This was the second part of the link
between the Primitivo and the Norte,
and was probably our best day on the
whole Camino!
Sue strapped up her knee and took some Ibuprofen,
and we set off in the early light not knowing if
we would have to give up today.
Tha path led along a little river, past a modern
swimming pool complex and some sort of adventure
village still under construction and into the countryside.
We hadn't realised that Friol was such a modern place!
We started off on country paths and roads, passing an old mill.
There were few people, and we passed through villages deserted apart from dogs!
The green arrows were usually there, but sometimes hard to spot.
Then it got harder going, with churned up mud and even stepping stones across a river.

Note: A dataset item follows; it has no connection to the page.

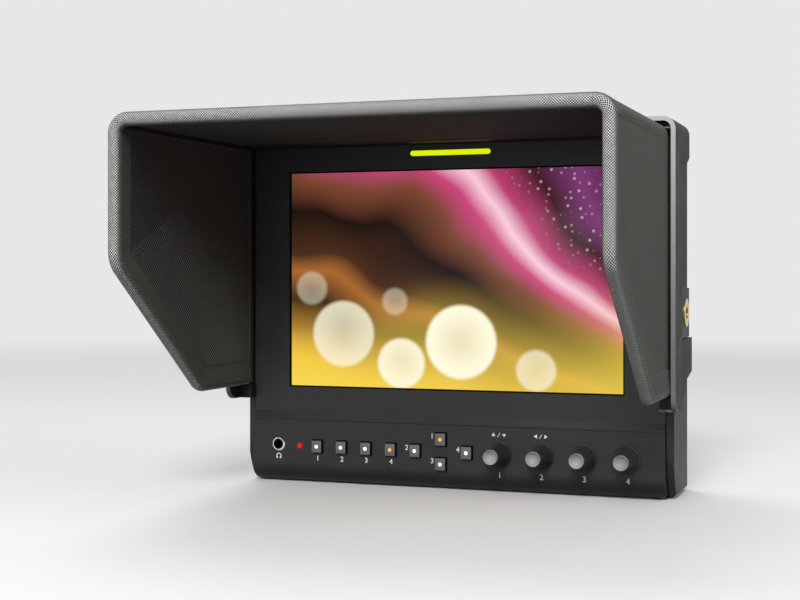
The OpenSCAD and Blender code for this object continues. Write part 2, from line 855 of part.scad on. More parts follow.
module source_button(i) {
  button(source_xs[i], row_z, i == 3 ? [1, 0.65, 0.1] : [0.95, 0.95, 0.95]);
}

module function_button(i) {
  button(pad[i][0], pad[i][1], i == 0 ? [1, 0.65, 0.1] : [0.95, 0.95, 0.95]);
}

// Tapering ribbed skirt with a smooth domed cap, pressed on the shaft
module knob(i) {
  neck = knob_len - 1.8;
  taper = atan2(knob_r - knob_cap_r - 0.25, neck - 2.2);
  rotate_about_y(knob_xs[i], row_z)
    translate([0, 0, -strip_y]) {
      color([0.1, 0.1, 0.1])
        difference() {
          union() {
            rotate_extrude()
              polygon([[0, 0.5], [knob_r, 0.5], [knob_r, 1.5], [knob_r - 0.35, 1.9],
                [knob_cap_r + 0.1, neck], [0, neck]]);
            for (k = [0:knob_ribs - 1])
              rotate([0, 0, k * 360 / knob_ribs])
                translate([knob_r - 0.5, 0, 1.7])
                  rotate([0, -taper, 0])
                    translate([-0.6, -0.25, 0])
                      cube([0.85, 0.5, neck - 3]);
          }
          translate([0, 0, -1])
            cylinder(r = shaft_r + seat, h = knob_len - 1.8);
          translate([0, 0, -1])
            cylinder(r = 3.1, h = 3);
        }
      color([0.45, 0.45, 0.46])
        rotate_extrude()
          polygon([[0, neck], [knob_cap_r, neck], [knob_cap_r, knob_len - 0.5],
            [knob_cap_r - 0.5, knob_len], [0, knob_len]]);
    }
}

module knob_shaft(i) {
  color([0.6, 0.6, 0.62])
    rod_y(knob_xs[i], row_z, shaft_r, strip_y - knob_len + 3, control_y - 1);
}

// ---- Hood bracket and its hinges ----

// The bracket's profile, seen from the front, shrunk by in
module bracket_profile(in) {
  half = bracket_w / 2 - in;
  round_rect(-half, half, -20, bracket_h - in, 1, bracket_r - in);
}

// The bracket seen from the side: roof, arm, notch round the side socket and foot
module arm_outline() {
  rear = side_socket_y - 1.4;
  foot = side_socket_y + 12.2;
  polygon([[-bracket_front, bracket_h], [side_socket_y + 5.7, bracket_h],
    [side_socket_y + 5.7, side_top - 6.5], [rear, side_top - 9.5],
    [rear, side_socket_z + notch_half], [notch_y, side_socket_z + notch_half],
    [notch_y, side_socket_z - notch_half], [foot, side_socket_z - notch_half],
    [foot, side_socket_z - 24.9], [side_socket_y, side_socket_z - 27.2],
    [side_socket_y - 3, side_socket_z - 30.4], [-1.5, ear_z],
    [-bracket_front + arm_r, ear_z], [-bracket_front, ear_z + arm_r]]);
  translate([-bracket_front + arm_r, ear_z + arm_r])
    circle(r = arm_r);
}

module hood_bracket() {
  pads = [[side_socket_y - 6, side_socket_z - 23, side_socket_y + 8, side_socket_z - 13],
    [side_socket_y - 8, side_socket_z + 13, side_socket_y - 2.4, side_top - 11]];
  color([0.16, 0.16, 0.165])
    difference() {
      union() {
        intersection() {
          difference() {
            along_y(-bracket_front, rear_d)
              bracket_profile(0);
            along_y(-bracket_front - 1, rear_d + 1)
              bracket_profile(bracket_t);
          }
          along_x(-bracket_w, bracket_w)
            arm_outline();
        }
        // spacer between the casing's top and the roof, and pads beside the casing
        block([-spacer_half, side_socket_y - 6, rear_h],
          [spacer_half, side_socket_y + 3, roof_in + eps]);
        for (p = pads, s = [-1, 1])
          scale([s, 1, 1])
            block([rear_w / 2, p[0], p[1]], [arm_in + eps, p[2], p[3]]);
        // upper pin blocks, lower ears and the post behind the right panel
        intersection() {
          along_y(-bracket_front, 0)
            bracket_profile(bracket_t / 2);
          union() {
            for (s = [-1, 1])
              scale([s, 1, 1]) {
                block([lid_half + 0.7, lid_axis + lid_barrel_r + fold_gap, side_top + fold_gap],
                  [bracket_w / 2, 0, bracket_h]);
                block([side_x - barrel_r, (s < 0 ? left_axis : right_axis) - barrel_r, ear_z],
                  [bracket_w / 2, -fold_gap, side_z - fold_gap - 0.05]);
              }
            block([side_x - panel_t / 2, right_axis + barrel_r + fold_gap, side_z - 2],
              [bracket_w / 2, -fold_gap, side_top + 1]);
          }
        }
      }
      hinge_holes(seat);
      for (p = bracket_screws_at)
        translate([p[0], p[1], 0]) {
          translate([0, 0, roof_in - 3])
            cylinder(r = screw_r + 0.15, h = 8);
          translate([0, 0, bracket_h - 1.2])
            cylinder(r1 = screw_r + 0.15, r2 = 2.45, h = 1.25);
        }
    }
}

// Room for the pins and the rod, gap larger all round
module hinge_holes(gap) {
  translate([-side_x, left_axis, ear_z - 1])
    cylinder(r = pin_r + gap, h = roof_in - 2 - ear_z);
  translate([side_x, right_axis, ear_z - 1])
    cylinder(r = pin_r + gap, h = roof_in - 2 - ear_z);
  rod_x(lid_axis, lid_mid, rod_r + gap, -arm_in - 0.3, arm_in + 0.3);
}

module side_hinge_pins() {
  color([0.7, 0.7, 0.72]) {
    translate([-side_x, left_axis, ear_z])
      cylinder(r = pin_r, h = roof_in - 3 - ear_z);
    translate([side_x, right_axis, ear_z])
      cylinder(r = pin_r, h = roof_in - 3 - ear_z);
  }
}

module lid_rod() {
  color([0.7, 0.7, 0.72])
    rod_x(lid_axis, lid_mid, rod_r, -arm_in - 0.2, arm_in + 0.2);
}

// Fixed bar that closes the gap between the lid and the casing
module hinge_rail() {
  color([0.12, 0.12, 0.125])
    difference() {
      block([-lid_half - 0.3, lid_axis + lid_barrel_r + fold_gap, lid_z - 0.1],
        [lid_half + 0.3, rim_y - 0.2, roof_in]);
      for (p = bracket_screws_at)
        if (p[1] < 0)
          translate([p[0], p[1], lid_z + 1])
            cylinder(r = screw_r + seat, h = roof_in);
    }
}

module bracket_screws() {
  color([0.2, 0.2, 0.21])
    for (p = bracket_screws_at)
      translate([p[0], p[1], 0])
        difference() {
          union() {
            translate([0, 0, p[1] > 0 ? rear_h - rear_wall : lid_z + 1.2])
              cylinder(r = screw_r, h = bracket_h - 1.2 - (p[1] > 0 ? rear_h - rear_wall : lid_z + 1.2));
            translate([0, 0, bracket_h - 1.2])
              cylinder(r1 = screw_r, r2 = 2.4, h = 1.2);
          }
          translate([0, 0, bracket_h - 0.7])
            cylinder(r = 0.8, h = 2, $fn = 6);
        }
}

// ---- Hood panels ----

// The sharp corners of the side panels' edge line, and the fillets on them
corner_a = [edge_y, slant_z];
corner_b = [-slant_y, side_z + bead_r];
slant = (corner_b - corner_a) / norm(corner_b - corner_a);
turn_a = acos(-slant[1]);
turn_b = acos(slant[0]);
tan_a = panel_r * tan(turn_a / 2);
tan_b = panel_r * tan(turn_b / 2);
a1 = corner_a + [0, tan_a];
a2 = corner_a + tan_a * slant;
b1 = corner_b - tan_b * slant;
b2 = corner_b + [tan_b, 0];
centre_a = a1 + [panel_r, 0];
centre_b = b2 + [0, panel_r];

// Flat outline of a side panel to its edge line, drawn in by in
module panel_outline(rear, top, in) {
  k = panel_r - in;
  na = [slant[1] * -1, slant[0]] * in;
  polygon([[rear, top], [edge_y + in, top], a1 + [in, 0], a2 + na, b1 + na, b2 + [0, in],
    [rear, corner_b[1] + in]]);
  for (c = [centre_a, centre_b])
    translate(c)
      circle(r = max(k, 1));
}

// Left side panel: a stiff board covered in cloth, with the lining set into its inner face
module side_panel(axis_y) {
  color([0.17, 0.17, 0.165])
    difference() {
      along_x(-side_x - panel_t / 2, -side_x + panel_t / 2)
        panel_outline(axis_y, side_top, 0);
      along_x(-side_x + panel_t / 2 - lining_d, -side_x + panel_t)
        intersection() {
          panel_outline(axis_y - 4, side_top - 3, border - bead_r);
          translate([-200, 0])
            square([200 + axis_y - 4, 200]);
        }
      translate([-side_x, axis_y, 0])
        cylinder(r = barrel_r + seat, h = 200);
    }
}

// Rolled edge round the panel, wrapped over the board
module side_bead(axis_y) {
  color([0.3, 0.3, 0.3])
    difference() {
      translate([-side_x, 0, 0])
        union() {
          bar(a1 - [0, tuck], [edge_y, lid_mid - corner_line]);
          bend(centre_a, 180, turn_a);
          bar(a2 - tuck * slant, b1 + tuck * slant);
          bend(centre_b, 180 + turn_a, turn_b);
          bar(b2 - [tuck, 0], [axis_y - barrel_r - fold_gap, corner_b[1]]);
        }
      along_x(-side_x - panel_t / 2, -side_x + panel_t / 2)
        panel_outline(axis_y, side_top, 0);
    }
}

// A quarter of a ring of the bead in the (y, z) plane
module bend(centre, start, turn) {
  translate([0, centre[0], centre[1]])
    rotate([90, 0, 90])
      rotate([0, 0, start])
        rotate_extrude(angle = turn)
          translate([panel_r, 0])
            circle(r = bead_r);
}

// A straight piece of the bead between two (y, z) points, a hair thinner than the bends
// that its ends are tucked into
module bar(p, q) {
  run = norm(q - p);
  translate([0, p[0], p[1]])
    rotate([-atan2(q[0] - p[0], q[1] - p[1]), 0, 0])
      cylinder(r = bead_r - 0.03, h = run);
}

module side_hinge(axis_y) {
  color([0.1, 0.1, 0.1])
    difference() {
      translate([-side_x, axis_y, side_z + 0.2])
        cylinder(r = barrel_r, h = side_top - side_z - 0.2);
      translate([-side_x, axis_y, 0])
        cylinder(r = pin_r + fit, h = 200);
    }
}

// Soft corner between a side panel and the lid: cloth strip and the bend of the bead
module corner() {
  r = 5;
  cx = -side_x - panel_t / 2 + r;
  cz = lid_z + panel_t - r;
  color([0.22, 0.22, 0.22])
    difference() {
      union() {
        along_y(edge_y, -bracket_front + 0.8)
          difference() {
            intersection() {
              translate([cx, cz])
                circle(r = r);
              translate([-side_x - panel_t, side_top + 0.01])
                square([side_x + panel_t - lid_half - fold_gap, 20]);
            }
            translate([cx, cz])
              circle(r = r - 2.2);
          }
        translate([-side_x + corner_line, edge_y, lid_mid - corner_line])
          rotate([90, 0, 0])
            rotate([0, 0, 90])
              rotate_extrude(angle = 90)
                translate([corner_line, 0])
                  circle(r = bead_r);
      }
      block([-lid_half - fold_gap, edge_y - fold_gap, lid_z - fold_gap],
        [0, 0, lid_z + panel_t + fold_gap]);
      along_x(-side_x - panel_t / 2, -side_x + panel_t / 2)
        panel_outline(0, side_top, 0);
    }
}

module lid_panel() {
  color([0.17, 0.17, 0.165])
    difference() {
      block([-lid_half, edge_y, lid_z], [lid_half, lid_axis, lid_z + panel_t]);
      rod_x(lid_axis, lid_mid, lid_barrel_r + seat, -lid_half - 1, lid_half + 1);
    }
}

module lid_bead() {
  half = side_x - corner_line - fold_gap;
  color([0.3, 0.3, 0.3])
    difference() {
      rod_x(edge_y, lid_mid, bead_r, -half, half);
      block([-lid_half, edge_y, lid_z], [lid_half, 0, lid_z + panel_t]);
    }
}

module lid_hinge() {
  color([0.1, 0.1, 0.1])
    difference() {
      rod_x(lid_axis, lid_mid, lid_barrel_r, -lid_half, lid_half);
      rod_x(lid_axis, lid_mid, rod_r + fit, -lid_half - 1, lid_half + 1);
    }
}

module left_panel() { side_panel(left_axis); }
module left_bead() { side_bead(left_axis); }
module left_hinge() { side_hinge(left_axis); }
module left_corner() { corner(); }
module right_panel() { mirror([1, 0, 0]) side_panel(right_axis); }
module right_bead() { mirror([1, 0, 0]) side_bead(right_axis); }
module right_hinge() { mirror([1, 0, 0]) side_hinge(right_axis); }
module right_corner() { mirror([1, 0, 0]) corner(); }

place() front_shell();
place() rear_shell();
place() screen_window();
place() lcd_panel();
place() backlight_unit();
place() panel_chassis();
place() panel_ribbon();
place() main_board();
place() board_parts();
place() control_board();
place() button_switches();
place() encoder_bodies();
place() jack_body();
place() jack_ring();
place() power_lamp();
place() tally_lens();
place() tally_board();
place() hood_bracket();
place() bracket_screws();
place() hinge_rail();
place() side_hinge_pins();
place() lid_rod();
place() side_inserts();
place() base_insert();
place() plate_inserts();
place() speaker();
place() case_screws();
place() coax_shells();
place() coax_cores();
place() hdmi_socket();
place() dc_socket();
place() switch_housing();
place() power_rocker();
place() lid_panel();
place() lid_bead();
place() lid_hinge();
place() left_panel();
place() left_bead();
place() left_hinge();
place() left_corner();
place() right_panel();
place() right_bead();
place() right_hinge();
place() right_corner();
place() source_button(0);  // source_button_1
place() source_button(1);  // source_button_2
place() source_button(2);  // source_button_3
place() source_button(3);  // source_button_4
place() function_button(0);  // function_button_1
place() function_button(1);  // function_button_2
place() function_button(2);  // function_button_3
place() function_button(3);  // function_button_4
place() knob(0);  // knob_1
place() knob(1);  // knob_2
place() knob(2);  // knob_3
place() knob(3);  // knob_4
place() knob_shaft(0);  // knob_shaft_1
place() knob_shaft(1);  // knob_shaft_2
place() knob_shaft(2);  // knob_shaft_3
place() knob_shaft(3);  // knob_shaft_4
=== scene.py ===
# %% [markdown]
# # A camera field monitor with a folding sun hood
# The CAD model already has every solid at its true size. Blender adds what the eye reads:
# cloth that rolls round the hood's edge, ribs on the knobs, a lit picture, printed figures
# and a finish for every surface. The frame is loaded first.

# %% Load the frame
import bpy, bmesh, math
from mathutils import Matrix, Vector


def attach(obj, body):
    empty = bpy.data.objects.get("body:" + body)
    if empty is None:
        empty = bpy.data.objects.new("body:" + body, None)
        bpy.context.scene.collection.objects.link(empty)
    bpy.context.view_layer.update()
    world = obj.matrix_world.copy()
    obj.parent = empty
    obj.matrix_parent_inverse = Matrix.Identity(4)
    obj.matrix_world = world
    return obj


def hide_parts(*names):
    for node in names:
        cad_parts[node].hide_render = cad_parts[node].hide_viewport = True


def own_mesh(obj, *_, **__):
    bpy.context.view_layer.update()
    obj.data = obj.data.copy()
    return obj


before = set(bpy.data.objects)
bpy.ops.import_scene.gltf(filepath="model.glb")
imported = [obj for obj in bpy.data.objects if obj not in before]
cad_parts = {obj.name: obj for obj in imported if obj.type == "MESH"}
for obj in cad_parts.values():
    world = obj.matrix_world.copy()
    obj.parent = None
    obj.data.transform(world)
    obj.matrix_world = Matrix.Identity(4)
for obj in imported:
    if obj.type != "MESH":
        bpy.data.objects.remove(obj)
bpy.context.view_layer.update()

# %% [markdown]
# ## Camera
# The camera's place was worked out from straight edges of the casing. It stands level at
# screen height, to the right of the object, and looks 20 degrees to the left. The small
# downward shift frames the object without tilting the upright edges.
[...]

Then came an unusual encounter:
we were following a lady encouraging a herd of cows up the hill,
when she asked Sue if she was French. Sue said, no, Swiss, and
the lady's face lit up. She expained, in Bernese dialect,
that thirty years ago she (Ermita) had worked in Thun
hospital! ( Thun is the next big town to where we live).
She chatted for some time about how she had enjoyed life in Switzerland,
until our ways parted.
From there, we walked through eerily deserted forests,
discovering the bones of the hind leg of a deer on the way.
Angus joked that there must be bears in the woods.
Later that evening, another pilgrim regaled us with his story of meeting a wolf
in those same woods!
Eventually we joined the Camino Norte for a section of road with a well-made,
separate pilgrim path, and started to meet other pilgrims again-
We stopped for coffee and snack and chatted to a few of them over a snack.
From there it was past the lake full of frogs to the monastery.
There we had to queue to register with a receptionist who muttered
that this was a monastery and if people didn't like
the pace of life here, they should find a different hostel!
Then Brother Lawrence, a well-educated Englishman, with an unusual attitude to being a monk,
and who was enjoyable to chat to, showed us to our dormitory.
We had a look around, then ate at the long table in the kitchen with
a talkative Australian and two quiet Dutch.
We went to bed early, although Angus saw the cloisters by moonlight because he had to
go to the toilet in the middle of the night.